All of the data needs to be repeated exactly.

:: Stored data

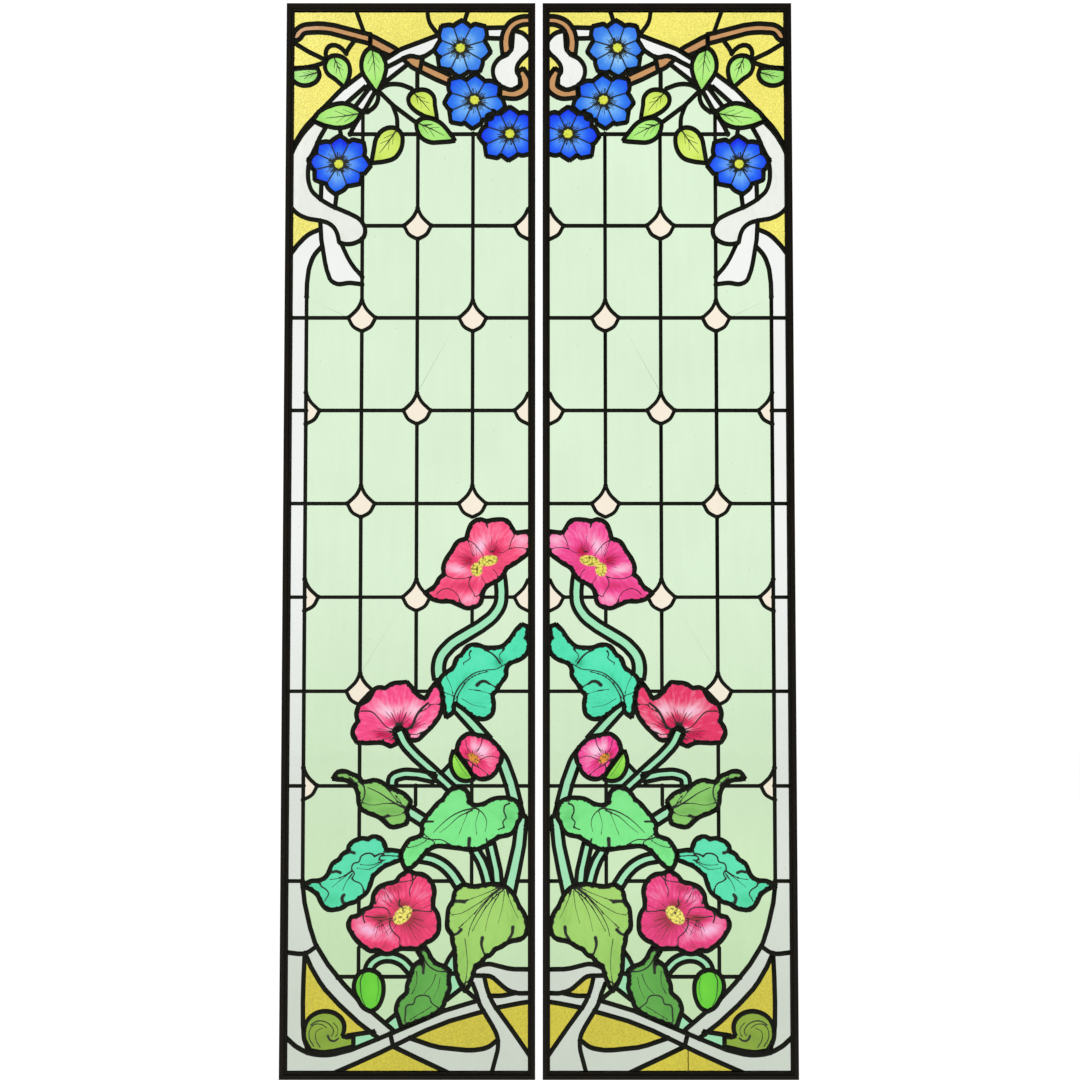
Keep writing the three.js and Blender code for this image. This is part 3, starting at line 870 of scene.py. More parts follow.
def paintGroup():
    # fired paint on coloured glass: washes, streaks that spray from one point, stamens and lines
    tree, given, out = groupOf(
        "firedPaint",
        [
            ("Place", "vector", (0, 0, 0)), ("Spray", "vector", (0, 0, 0)),
            ("Glass", "colour", (1, 1, 1, 1)), ("Pale", "colour", (1, 1, 1, 1)),
            ("Deep", "colour", (0, 0, 0, 1)), ("Stamens", "colour", (1, 1, 0, 1)),
            ("Heads", "colour", (0, 0, 0, 1)),
            ("Shade", "value", 0.0), ("Ink", "value", 9.0), ("Pollen", "value", 0.0),
            ("Streaks", "value", 0.4),
        ],
        [("Colour", "colour"), ("Painted", "value")],
    )
    place = given.outputs["Place"]
    fan = stretched(tree, given.outputs["Spray"], (9.0, 9.0, 2.2))
    drift = swingOf(tree, noiseIn(tree, fan, 1.0, 3.0, 0.6), given.outputs["Streaks"])
    tone = mathIn(tree, "ADD", given.outputs["Shade"], drift)
    paler = mixIn(tree, mathIn(tree, "MAXIMUM", tone, 0.0, True), given.outputs["Glass"],
                  given.outputs["Pale"])
    deeper = mixIn(tree, mathIn(tree, "MULTIPLY", tone, -1.35, True), paler, given.outputs["Deep"])
    # stamens: small round heads outlined in paint
    heads = nodeIn(tree, "ShaderNodeTexVoronoi", {"Vector": place, "Scale": 230.0})
    rim = rangeIn(tree, heads.outputs["Distance"], 0.5, 0.8)
    dots = mixIn(tree, rim, given.outputs["Stamens"], given.outputs["Heads"])
    pollen = rangeIn(tree, given.outputs["Pollen"], 0.42, 0.58)
    dusted = mixIn(tree, pollen, deeper, dots)
    wobble = swingOf(tree, noiseIn(tree, place, 420.0, 1.0), 0.5)
    line = mathIn(tree, "ADD", given.outputs["Ink"], wobble)
    drawn = rangeIn(tree, line, 0.7, 1.25, (1.0, 0.0), True)
    inked = mixIn(tree, drawn, dusted, rgb(20, 22, 14))
    feed(tree, out, {"Colour": inked, "Painted": drawn})
    return tree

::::

● **Reply**
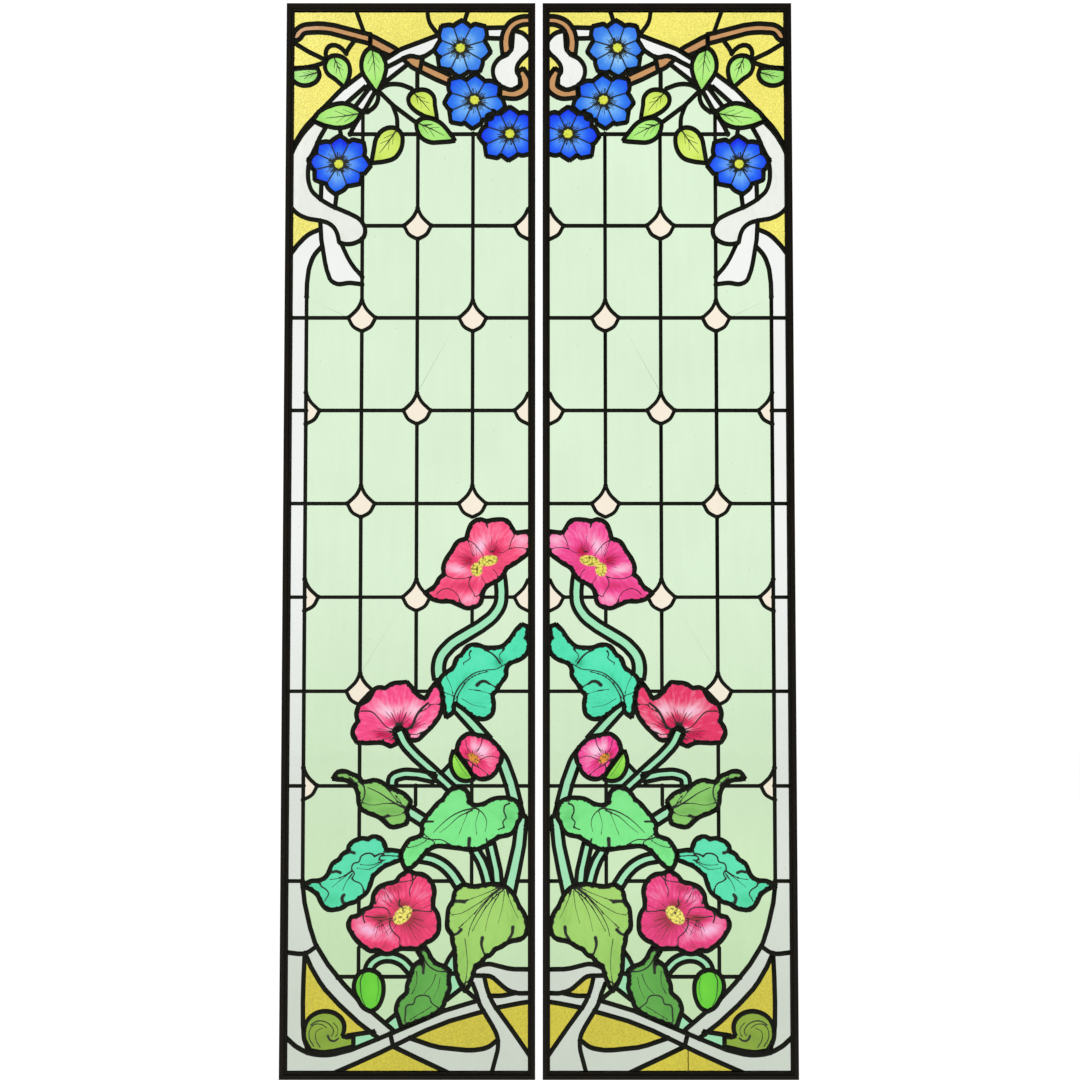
Keep writing the three.js and Blender code for this image. This is part 3, starting at line 870 of scene.py. More parts follow.
def paintGroup():
    # fired paint on coloured glass: washes, streaks that spray from one point, stamens and lines
    tree, given, out = groupOf(
        "firedPaint",
        [
            ("Place", "vector", (0, 0, 0)), ("Spray", "vector", (0, 0, 0)),
            ("Glass", "colour", (1, 1, 1, 1)), ("Pale", "colour", (1, 1, 1, 1)),
            ("Deep", "colour", (0, 0, 0, 1)), ("Stamens", "colour", (1, 1, 0, 1)),
            ("Heads", "colour", (0, 0, 0, 1)),
            ("Shade", "value", 0.0), ("Ink", "value", 9.0), ("Pollen", "value", 0.0),
            ("Streaks", "value", 0.4),
        ],
        [("Colour", "colour"), ("Painted", "value")],
    )
    place = given.outputs["Place"]
    fan = stretched(tree, given.outputs["Spray"], (9.0, 9.0, 2.2))
    drift = swingOf(tree, noiseIn(tree, fan, 1.0, 3.0, 0.6), given.outputs["Streaks"])
    tone = mathIn(tree, "ADD", given.outputs["Shade"], drift)
    paler = mixIn(tree, mathIn(tree, "MAXIMUM", tone, 0.0, True), given.outputs["Glass"],
                  given.outputs["Pale"])
    deeper = mixIn(tree, mathIn(tree, "MULTIPLY", tone, -1.35, True), paler, given.outputs["Deep"])
    # stamens: small round heads outlined in paint
    heads = nodeIn(tree, "ShaderNodeTexVoronoi", {"Vector": place, "Scale": 230.0})
    rim = rangeIn(tree, heads.outputs["Distance"], 0.5, 0.8)
    dots = mixIn(tree, rim, given.outputs["Stamens"], given.outputs["Heads"])
    pollen = rangeIn(tree, given.outputs["Pollen"], 0.42, 0.58)
    dusted = mixIn(tree, pollen, deeper, dots)
    wobble = swingOf(tree, noiseIn(tree, place, 420.0, 1.0), 0.5)
    line = mathIn(tree, "ADD", given.outputs["Ink"], wobble)
    drawn = rangeIn(tree, line, 0.7, 1.25, (1.0, 0.0), True)
    inked = mixIn(tree, drawn, dusted, rgb(20, 22, 14))
    feed(tree, out, {"Colour": inked, "Painted": drawn})
    return tree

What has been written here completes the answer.